Most people, most of the time, either don’t know about this unfairness or don’t think it matters, because the system we have *sort of* works – at the last election Labour got most votes and most MPs, the Conservatives got second-most votes and second-most MPs, and the Liberal Democrats third most votes and third most MPs, so it sort of looks more-or-less fair until you look at the shares properly.
But this upcoming election might be different. Because of the way the different parties have different levels of support in different parts of the country, and the way the polls are at the moment, it is entirely possible (not likely, but very possible, say a one in four chance) that the Liberal Democrats will get the most votes, the Conservatives second and Labour third, but that Labour will get the most MPs, with the Conservatives second and the Liberal Democrats third.
Many political parties (most of the smaller ones, and the Liberal Democrats) want to change the system to make it fairer. People have suggested many different ways of making the voting system fairer, and these are all collectively known as ‘proportional representation’ systems.
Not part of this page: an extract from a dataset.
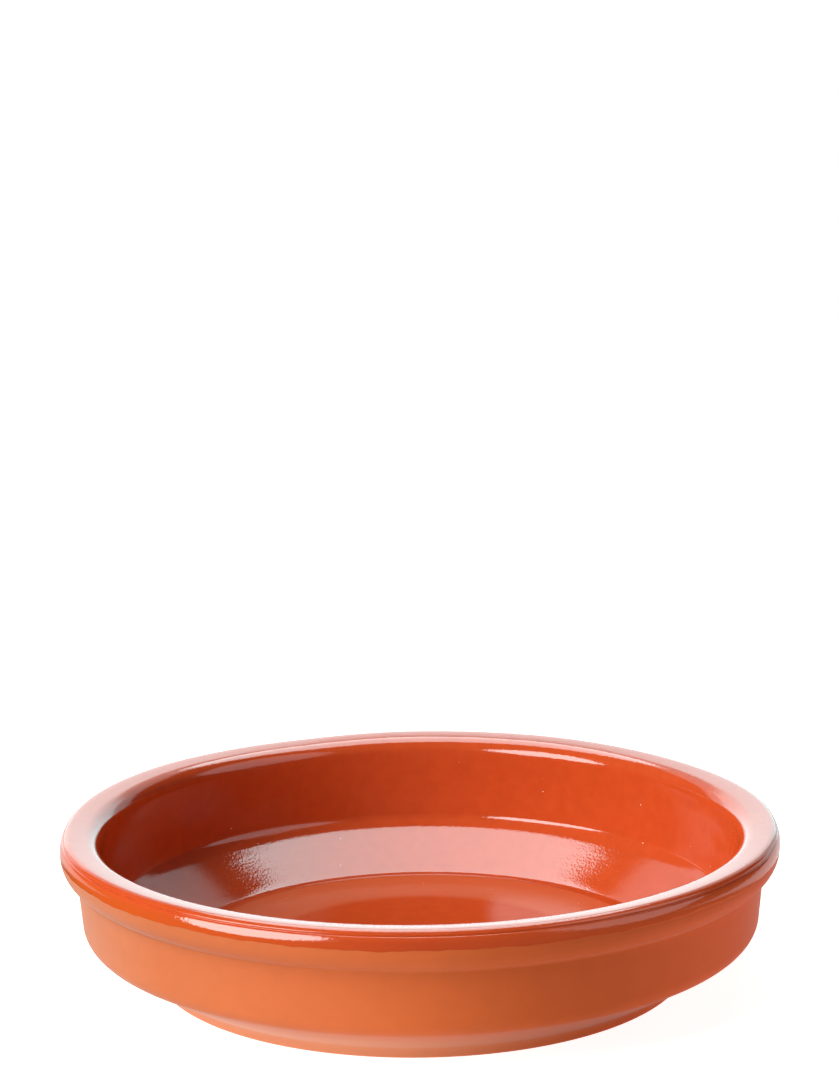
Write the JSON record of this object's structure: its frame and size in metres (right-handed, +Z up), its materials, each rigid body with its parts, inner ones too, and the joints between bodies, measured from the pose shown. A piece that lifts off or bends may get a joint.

However, there are big differences between them. The system we use for European elections, the d’Hondt system, is horrible, as I explained here, and is why the Bastard Nazi Party got seats in the European Parliament.
The system the Liberal Democrats want is called Single Transferable Vote (STV), and I talked a little bit about it here. It is both simple and fair. (Fixed – Tez Burke corrected my stupid error here).
When politicians talk about ‘proportional representation’ leading to corruption or to Nazis getting in, they are usually talking about systems like d’Hondt, not systems like STV, and lots of them are deliberately confusing the two – or outright lying – because they benefit from the current system. STV is fair to everyone. You may prefer the current system after they’ve both been described, but please do so for the right reasons, not because of lies people have told about ‘proportional representation’ as a whole.
I hope this helps – any questions?
(ETA, have corrected a misstatement of fact after Tez Burke and Andrew Ducker called me on it in the comments.)